MASC, located in the heart of Hintonburg in the Fisher Park/Summit Alternative School building on Holland Ave, is now a mainstay in schools across the city.

“I think it’s wonderful, added value to our curriculum, especially since many of us are generalists and aren’t trained in the arts,” says Michelle Richardson, a Grade 3-4 English teacher at Connaught Public School. “It’s always supportive to have an artist come in. It’s engaging for students.”

What started with a roster of six local artists and tours of five out-of-town artists has evolved to a roster of more than 200 artists (mainly from the Ottawa-Gatineau area), numerous events, school activities and even scholarships and a seniors program. More than 120,000 youth and seniors every year have been exposed to MASC activities.

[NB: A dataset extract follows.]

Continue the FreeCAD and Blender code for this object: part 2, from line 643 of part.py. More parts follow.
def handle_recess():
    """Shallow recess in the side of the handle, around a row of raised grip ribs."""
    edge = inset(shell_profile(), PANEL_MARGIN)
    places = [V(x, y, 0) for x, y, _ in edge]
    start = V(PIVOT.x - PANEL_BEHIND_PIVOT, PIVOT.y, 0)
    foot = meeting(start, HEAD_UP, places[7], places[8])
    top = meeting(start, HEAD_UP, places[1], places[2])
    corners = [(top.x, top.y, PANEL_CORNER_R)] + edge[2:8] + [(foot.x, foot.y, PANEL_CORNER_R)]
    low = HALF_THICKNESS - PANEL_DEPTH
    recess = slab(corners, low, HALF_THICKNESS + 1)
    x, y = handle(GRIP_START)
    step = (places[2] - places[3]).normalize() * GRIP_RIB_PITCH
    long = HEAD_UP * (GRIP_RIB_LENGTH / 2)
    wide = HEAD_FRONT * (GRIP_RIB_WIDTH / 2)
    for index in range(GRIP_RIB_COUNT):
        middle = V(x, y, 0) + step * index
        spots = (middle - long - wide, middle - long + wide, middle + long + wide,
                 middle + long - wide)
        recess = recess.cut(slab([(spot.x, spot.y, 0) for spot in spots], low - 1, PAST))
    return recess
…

“It’s hard to quantify the success we have. We get terrific feedback from teachers and kids, but often, the students won’t even know what they saw or experienced was because of MASC. I know I was influenced by these performances myself,” says Jessica Ruano, a board member who remembers Jan Andrews coming into her school to talk about the arts. “We have teachers who took part in MASC activities as kids and are now sending their students to our events and festivals.”

For Dave Farley, a history, geography and language arts teacher at Fisher Park/Summit
Alternative School, having MASC in the same building as his students makes it very easy to book artists.

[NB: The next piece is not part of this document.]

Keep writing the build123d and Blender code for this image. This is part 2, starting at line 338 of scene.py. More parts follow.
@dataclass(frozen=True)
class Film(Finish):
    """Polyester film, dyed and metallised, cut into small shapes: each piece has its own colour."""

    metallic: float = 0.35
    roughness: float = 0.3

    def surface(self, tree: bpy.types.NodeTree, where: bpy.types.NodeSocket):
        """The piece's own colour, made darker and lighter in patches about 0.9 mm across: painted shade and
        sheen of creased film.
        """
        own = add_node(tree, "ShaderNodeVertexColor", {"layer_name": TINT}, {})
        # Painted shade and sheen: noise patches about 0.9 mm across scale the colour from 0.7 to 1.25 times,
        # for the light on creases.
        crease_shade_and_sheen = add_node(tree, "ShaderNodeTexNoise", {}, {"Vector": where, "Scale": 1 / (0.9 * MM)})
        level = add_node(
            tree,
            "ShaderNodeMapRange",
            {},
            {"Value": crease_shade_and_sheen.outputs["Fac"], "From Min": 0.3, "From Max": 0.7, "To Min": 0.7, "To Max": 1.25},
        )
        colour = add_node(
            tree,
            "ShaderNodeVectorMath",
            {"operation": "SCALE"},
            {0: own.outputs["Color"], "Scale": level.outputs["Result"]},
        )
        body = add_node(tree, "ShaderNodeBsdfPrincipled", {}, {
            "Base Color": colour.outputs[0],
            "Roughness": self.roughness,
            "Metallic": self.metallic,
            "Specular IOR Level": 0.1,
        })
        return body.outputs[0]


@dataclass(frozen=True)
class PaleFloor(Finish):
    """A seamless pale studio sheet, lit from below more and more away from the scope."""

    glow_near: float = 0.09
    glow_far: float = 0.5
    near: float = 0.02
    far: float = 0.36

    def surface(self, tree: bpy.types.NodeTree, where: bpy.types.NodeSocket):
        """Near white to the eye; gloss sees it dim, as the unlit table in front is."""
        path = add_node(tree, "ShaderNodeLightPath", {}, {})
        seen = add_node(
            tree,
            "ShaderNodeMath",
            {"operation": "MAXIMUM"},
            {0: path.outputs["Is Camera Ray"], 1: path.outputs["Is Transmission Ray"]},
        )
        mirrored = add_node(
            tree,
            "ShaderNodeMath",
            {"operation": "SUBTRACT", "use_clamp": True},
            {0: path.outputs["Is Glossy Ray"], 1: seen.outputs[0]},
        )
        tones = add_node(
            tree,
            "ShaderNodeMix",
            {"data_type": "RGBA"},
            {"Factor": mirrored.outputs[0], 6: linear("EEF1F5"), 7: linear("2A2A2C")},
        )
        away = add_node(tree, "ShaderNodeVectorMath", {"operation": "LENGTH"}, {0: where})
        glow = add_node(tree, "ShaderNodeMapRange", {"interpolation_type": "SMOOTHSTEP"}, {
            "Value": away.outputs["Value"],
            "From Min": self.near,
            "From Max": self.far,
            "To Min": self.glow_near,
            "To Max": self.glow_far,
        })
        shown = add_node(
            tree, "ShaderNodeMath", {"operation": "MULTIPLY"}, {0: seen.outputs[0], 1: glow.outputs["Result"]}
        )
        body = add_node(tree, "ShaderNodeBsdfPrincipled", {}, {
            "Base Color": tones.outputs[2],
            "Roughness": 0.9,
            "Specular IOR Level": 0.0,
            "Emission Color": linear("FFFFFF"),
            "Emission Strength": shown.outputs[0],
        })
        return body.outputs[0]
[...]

Recently, he had an artist come in and talk about printed artwork from Uzbekistan.

“It might seem obscure but it was tied in with history and geography, the Silk Road and Marco Polo,” he says. “I believe I can deliver a lot of curriculum in the regular school day, but one of the more impactful moments is when the students are connected to the arts. They get information but get a creative and emotional connection. They learn so much more, get their heart in it.”

Skeleton Key 1
Mado Boyes-Manseau and Kate Smith of Skeleton Key Theatre put on a drama workshop in Michelle Richardson’s Connaught Public School class in 2017. Photo courtesy of Michelle Richardson.

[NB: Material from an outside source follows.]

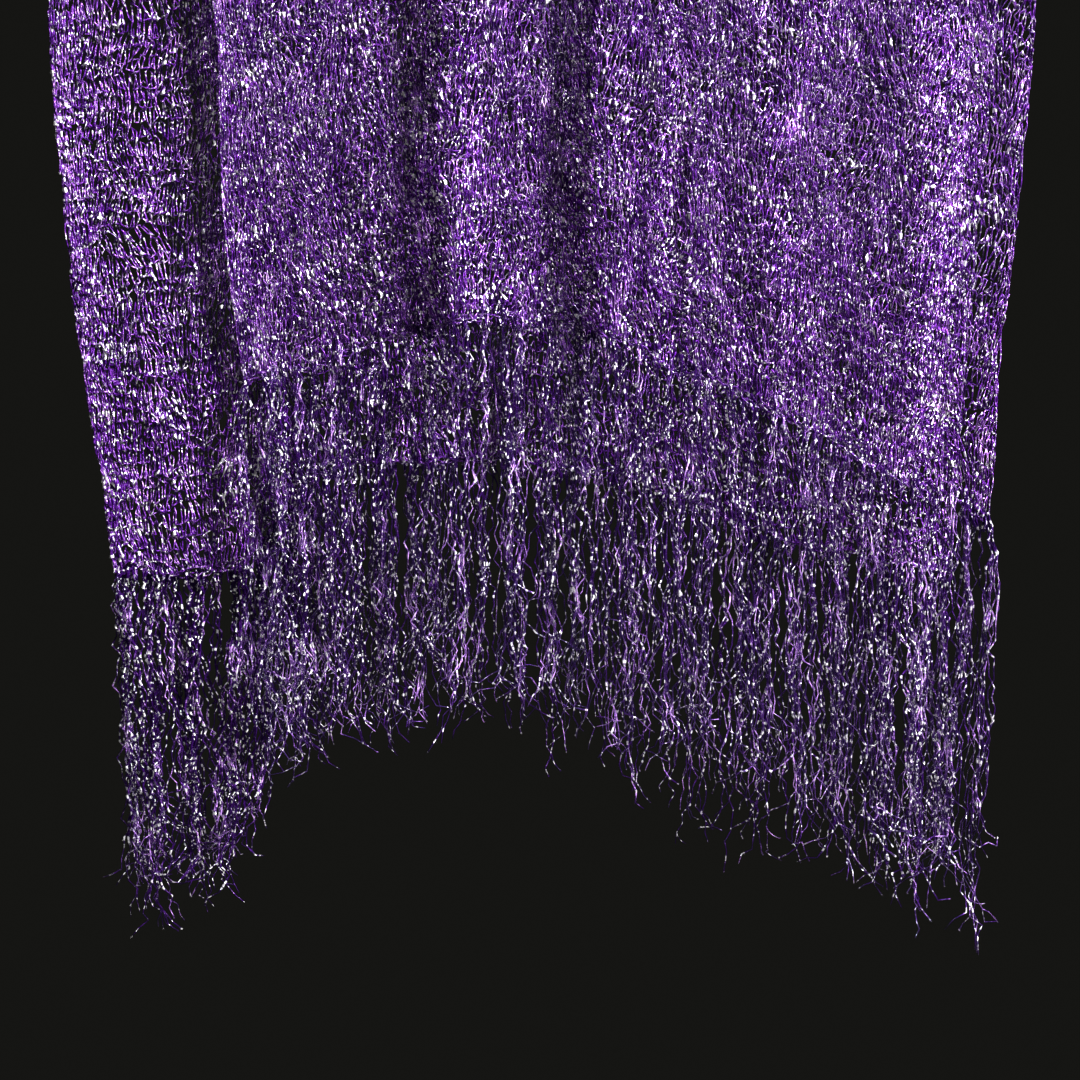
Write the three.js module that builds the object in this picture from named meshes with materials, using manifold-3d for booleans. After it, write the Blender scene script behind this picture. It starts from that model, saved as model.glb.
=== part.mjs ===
// A long net shawl with a fringe at both ends, folded in half over a plain coat hanger.
// The front half hangs a little shorter than the back half and is drawn to one side, so that a strip
// of the back half shows beside it. Millimetres, +Z up, +Y away from the viewer.
// The origin is the seat of the hook: the point where its inner top rests on a rail.

import * as THREE from "three";
import Module from "manifold-3d";
import { mergeVertices } from "three/addons/utils/BufferGeometryUtils.js";

// The cloth
const CLOTH_WIDTH = 480; // selvedge to selvedge, along one course of the net where it lies on the hanger
const WALL = 1.6; // thickness of the net
const SEAM_GAP = 0.3; // clear space where two pieces meet
const COLUMNS = 64; // wall faces across the cloth
const CREST_ANGLES = [31, 62]; // rows over the top of the hanger, in degrees from the seam
const HANGING_ROWS = [0, 0.12, 0.26, 0.4, 0.54, 0.66, 0.77, 0.85, 0.93, 1]; // shares of the drop
const PLUMB_FROM = 0.77; // folds hang straight down below this share of the drop, and fan out above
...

And it’s not just the teachers and students who benefit. The artists do, too.

“People would say I’m helping them, but I feel like they are helping me, they are inspiring me. It’s not just me teaching them but them teaching me, says Jacqui du Toit, a storyteller, creator, youth educational worker and actor. “I pass on the tools, but what they do with it is so inspirational, and that is working with all ages of youth, their creativity, fearlessness. I tell them what you guys are doing with this is mind-blowing, it’s so inspirational.”

Jacqui, originally from South Africa, moved to Ottawa about 10 years ago. She says community service and inspiring others to tell their stories is her “heart and passion”, so MASC is a great fit.

“I’ve done work with youth across Ottawa to share their own stories. It’s an incredible journey, connecting with them, which is proven to be an important key,” says the co-owner of the Origin Arts and Community Centre, in Mechanicsville, with poet Jamaal Jackson Rogers (Just Jamaal) and his brother Captain.

MASC bills itself as the only organization in Eastern Ontario whose primary mandate is to connect artists and learning, offering fully bilingual services and working through all disciplines. All the artists are screened prior to being taken on by MASC.

“We ensure that artists, professional artists, have a desire to reach youth, that they have a desire to share what they love,” says Wendy “We help artists but artists help us grow.”
For Dave, knowing that he’s going to get a quality artist and educator is important.

“I can go in their listing of performers and know that I’m going to get an artist that is vetted by MASC, that has been auditioned by teachers. It assures me that I will have a real level of professional and a great teaching opportunity,” says the Grade 7-8 teacher.
In order to ensure that quality and commitment, MASC makes sure artists get paid for the work they do in the schools.

“MASC is also about offering artists more employment opportunities as well. We offer what we think is a fair, professional rates, while taking into account school budgets. We hope this allows artists to dedicate themselves full time to their art.”
For Jacqui, that and the support MASC provides is important for artists.

“MASC plays a vital and key role for authors and other artists. For a long time, I was doing everything myself, building my own company and repertoire, but I got to the point where I couldn’t do everything,” says Jacqui. “They are hands on, helping you with booking and financing. You have to play your part, but having that support system is important.”

Michelle sums up the whole notion of MASC.

“I think the students get exposure to a quality experience that they may not get in their home life. It’s exposing them to something they’ve never seen before, but maybe someone they can connect with, someone who is unique, and make them think that maybe I can pursues my passion.”

Jacqui Du Toit
Jacqui DuToit says MASC is a great fit for her because she says community service and inspiring others to tell their stories is her “heart and passion”. Photo courtesy of MASC.

Events & Awards

MASC offers a number of awards, with opportunities for students to get mentored by a
professional artist or scholarships from a number of different local arts groups. One award is a $500, no-strings-attached award, given to a student who “might need a little push or encouragement to continue with art”.

Apart from the various school programs, MASC also organizes festivals and events including the Your Story: MASC Teen Authors & Illustrators Festival (February 7), the MASC Young Authors Camp; Illustrators Festival (April 21-23), and the Awesome Arts Festival (November). They also offer the Jan Andrews Literary Award (submission deadline March 23) and the MASC Arts Awards (submission deadline was February 21).
Jessica notes that these events and awards encourage students to further their artistic practice. One award, a $500, no-strings-attached cash award, is primarily awarded to a student who “needs a little push to continue with their art”.

“It it’s not about the best piece of art being awarded the scholarship. It’s about the kid who the judges feel needs it the most,” says Jessica.